* [PROBLEM REQUIREMENTS]:
Extract every line where the string "that" appears.

· · · · · · ·

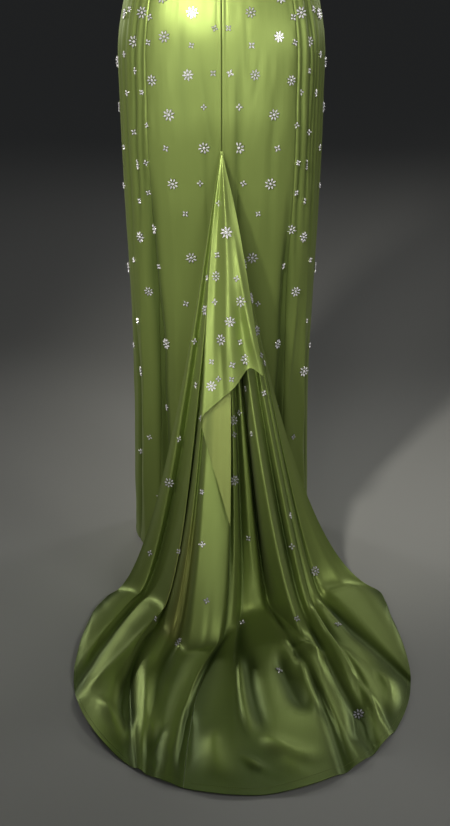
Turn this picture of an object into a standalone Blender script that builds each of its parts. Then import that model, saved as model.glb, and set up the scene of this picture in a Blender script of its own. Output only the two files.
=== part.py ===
"""An evening gown in satin: a strapped bodice, a column skirt, and a draped train with a cascade over it.

It is shown as it is worn, hollow, with its straps where shoulders hold them. Units are metres and +Z is up.
The origin is midway between the two straps, at the level where they rest on the shoulders.
-Y is the wearer's back, where the train lies, and +X the wearer's right.
Tables give heights above the floor. Each piece of cloth is a closed wall with its own object.
"""

from math import cos, pi, radians, sin

import bmesh
import bpy
import numpy as np

# Driving sizes
SHOULDER_HEIGHT = 1.460  # floor to the underside of the straps
WAIST_HEIGHT = 1.120
HEM_HEIGHT = 0.006
APEX_HEIGHT = 0.775  # where the train leaves the centre back seam
CLOTH = 0.0012  # wall of the fitted panels
TRAIN_CLOTH = 0.0028  # wall of the train in the direction its folds stand, less square to their steep sides
SEAM_GAP = 0.0003
SIDE_BACK_SEAM = 43.0  # degrees round from the centre back
NUDGE, NUDGE_DEGREES = 0.001, 0.5  # small steps that a normal is taken over

# Colours and finish
ROUGHNESS = 0.35
SHARP_ANGLE = 50.0  # degrees, above which an edge is drawn sharp
SATIN_GREEN = (0.30, 0.36, 0.10, 1.0)
SATIN_DEEP = (0.24, 0.30, 0.08, 1.0)
SATIN_LIGHT = (0.38, 0.44, 0.15, 1.0)

# The gown's level sections, from hem to bodice top: back and front are depths from the side line.
BODY_SECTIONS = (
    # height, half_width, back, front
    (0.000, 0.168, 0.120, 0.118),
    (0.380, 0.162, 0.108, 0.104),
    (0.550, 0.167, 0.112, 0.098),
    (0.700, 0.172, 0.122, 0.098),
    (0.840, 0.174, 0.131, 0.100),
    (0.950, 0.172, 0.128, 0.100),
    (1.040, 0.152, 0.106, 0.094),
    (1.120, 0.126, 0.084, 0.083),
    (1.200, 0.132, 0.087, 0.092),
    (1.290, 0.145, 0.094, 0.104),
    (1.340, 0.144, 0.096, 0.100),
    (1.420, 0.134, 0.092, 0.086),
)
ROUNDNESS = 2.25  # exponent of the sections: 2 is an ellipse
SKIRT_ROWS, BODICE_ROWS = 12, 7
PLEATED_TO, PLEATED_STEP = 95.0, 3.25  # degrees from the centre back that the pleats reach, their columns
PLAIN_COLUMNS, BACK_COLUMNS = 8, 8  # columns from there to the centre front, and across each back
BODICE_BACK_COLUMNS, BODICE_FRONT_COLUMNS = 10, 26

# Soft pleats that hang from the waist at the sides, on either side of the side back seams.
SIDE_PLEATS = (
    # angle in degrees from centre back, + towards the wearer's right; depth; half the width in degrees
    (-47.5, -0.0022, 3.0),
    (-56.0, -0.0030, 3.6),
    (-67.0, -0.0020, 4.0),
    (47.0, -0.0022, 2.6),
    (53.5, -0.0034, 3.0),
    (60.5, -0.0046, 3.2),
    (68.0, -0.0030, 3.2),
    (76.0, -0.0020, 3.6),
)
PLEAT_GROWS = (0.12, 0.55)  # heights between which the side pleats reach their depth
PLEAT_ENDS = (1.06, 1.12)  # and between which they are taken into the waist seam

# Top edge of the bodice: a low V back, and a shallow V front between two points that take the straps.
BODICE_TOP = (
    # angle in degrees from centre back, height
    (0.0, 1.185),
    (20.0, 1.218),
    (40.0, 1.262),
    (65.0, 1.305),
    (90.0, 1.325),
    (115.0, 1.338),
    (142.0, 1.384),
    (160.0, 1.350),
    (180.0, 1.312),
)
CUP_OFFSET, CUP_HEIGHT, CUP_DEPTH = 0.066, 1.280, 0.020
CUP_WIDTH, CUP_TALL = 0.046, 0.052

STRAP_WIDTH = 0.009
STRAP_BACK, STRAP_FRONT = 40.0, 142.0  # degrees from the centre back at which a strap leaves the bodice
STRAP_OVER_SHOULDER = (
    # x, y, height of one strap's underside between its two ends, from back to front
    (0.0940, -0.0990, 1.320),
    (0.0940, -0.0900, 1.390),
    (0.0950, -0.0620, 1.440),
    (0.0960, -0.0200, SHOULDER_HEIGHT - 0.001),
    (0.0940, 0.0150, SHOULDER_HEIGHT - 0.001),
    (0.0900, 0.0500, 1.438),
)
STRAP_STEPS = 18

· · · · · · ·

* [SOLUTION FOR THIS EXERCISE]:
Turn this picture of an object into a standalone Blender script that builds each of its parts. Then import that model, saved as model.glb, and set up the scene of this picture in a Blender script of its own. Output only the two files.
NUDGE, NUDGE_DEGREES = 0.001, 0.5  # small steps that a normal is taken over
PLEATED_TO, PLEATED_STEP = 95.0, 3.25  # degrees from the centre back that the pleats reach, their columns
# Soft pleats that hang from the waist at the sides, on either side of the side back seams.
# Top edge of the bodice: a low V back, and a shallow V front between two points that take the straps.